Tuesday, November 30, 2010

A New Day

I am amazed, no, in awe this week of His mercies that are new every morning. I think it is wonderful that I can wake up and start all over every 24 hours. I was struck the other morning with how yesterday was gone and today was the day. No matter what happened yesterday I get to start today with new choices and ideas. I can start off my day with a lovely bowl of oatmeal and a cup of tea or a croissant with coffee or I could fast if I wanted too. I am drinking the tea, so I think I'll go with the oatmeal.

I am also in love with new beginnings. Mondays, 1st day of the month, first day of the 4 week cycle, spring, summer, autumn, winter. Everyday is a new design. I can throw off everything that hindered me yesterday and begin brand new today. Oh yah I find grocery shopping to be a new beginning, I love making better choices than the previous trip:)

This is the one problem with being single. You make all this delicious food and than you don't want to see it again after you ate it for the 4th meal in a row. I did however find a solution to this problem. Swap your meal with your basement dwellers, highly recommended. I think as far as baking goes I am going to have to start giving it away. I love to bake and I just don't eat it fast enough.

That's all for now. Blessing and mercies new!

Saturday, November 27, 2010

Fasting, Prayer, really you want to be my friend, hmmm!

I have been thinking a lot about fasting lately. There are many different kinds of fasts that people do. I find fasting from food hard when I work because I feel as though I am not giving my best to my patients. Not eating is super easy when i keep my mind entertained, so I think for now it would be more honoring to give up entertainment when I fast rather than food.

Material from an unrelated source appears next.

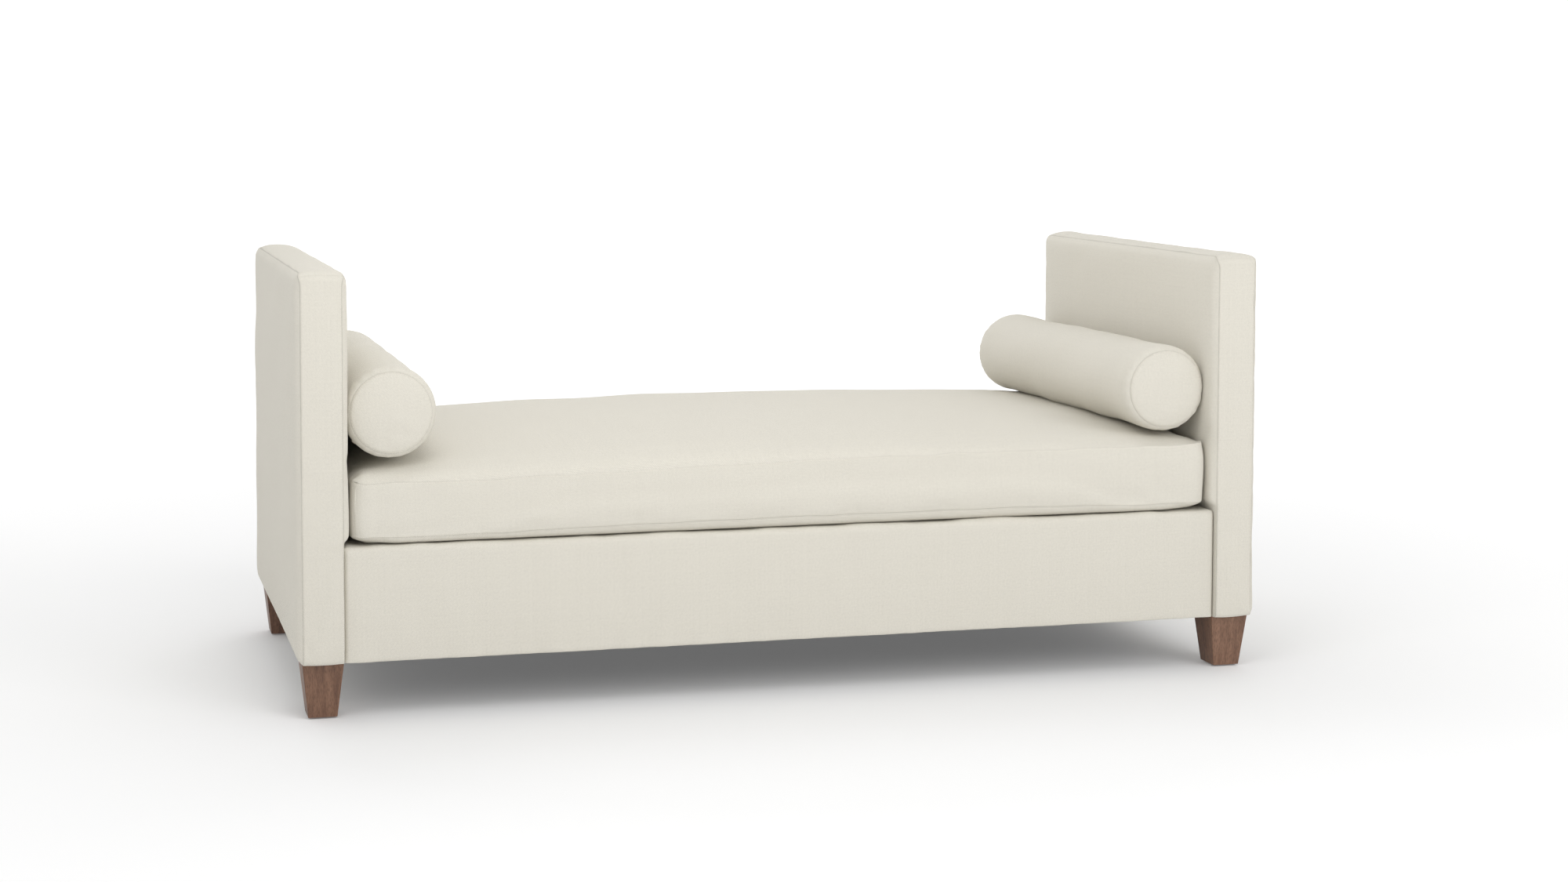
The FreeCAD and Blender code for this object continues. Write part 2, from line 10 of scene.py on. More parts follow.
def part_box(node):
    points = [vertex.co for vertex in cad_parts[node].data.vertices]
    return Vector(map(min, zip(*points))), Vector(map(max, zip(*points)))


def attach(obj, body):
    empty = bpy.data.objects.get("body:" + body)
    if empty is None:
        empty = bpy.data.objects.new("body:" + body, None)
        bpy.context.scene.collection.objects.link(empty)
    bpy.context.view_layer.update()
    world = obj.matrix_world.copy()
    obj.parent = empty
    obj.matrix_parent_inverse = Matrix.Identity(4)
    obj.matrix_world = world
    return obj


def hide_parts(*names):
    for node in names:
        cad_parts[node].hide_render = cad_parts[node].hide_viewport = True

I recently listened/watched a sermon and the speaker was talking about passion for Jesus. He said the best way to grow in passion for Jesus is to find out how passionate he is for you. Studying the Word is a great way to do that. I have been learning much about how in love He is with me and it really does excite me. I have also been realizing, no, relating to Him as a person instead of a mystical being. I appreciate the newness that this has brought to our relationship. Currently we are in the friendship stage, which if you are my friend means you know I love you, but I may not talk to you for days, but I will think of you often. Good thing He knows my thoughts.

I did learn however that my thoughts don't count as prayers. In James he clearly states that I do not have because I do not ask, so I am starting to use a prayer list.(Right after I post this blog:D) A man who is known internationally as an intercessor broke it down so clearly and said I would be more affective, so alas that is what I am doing.

I really need to write here more it is so invigorating. CIAO!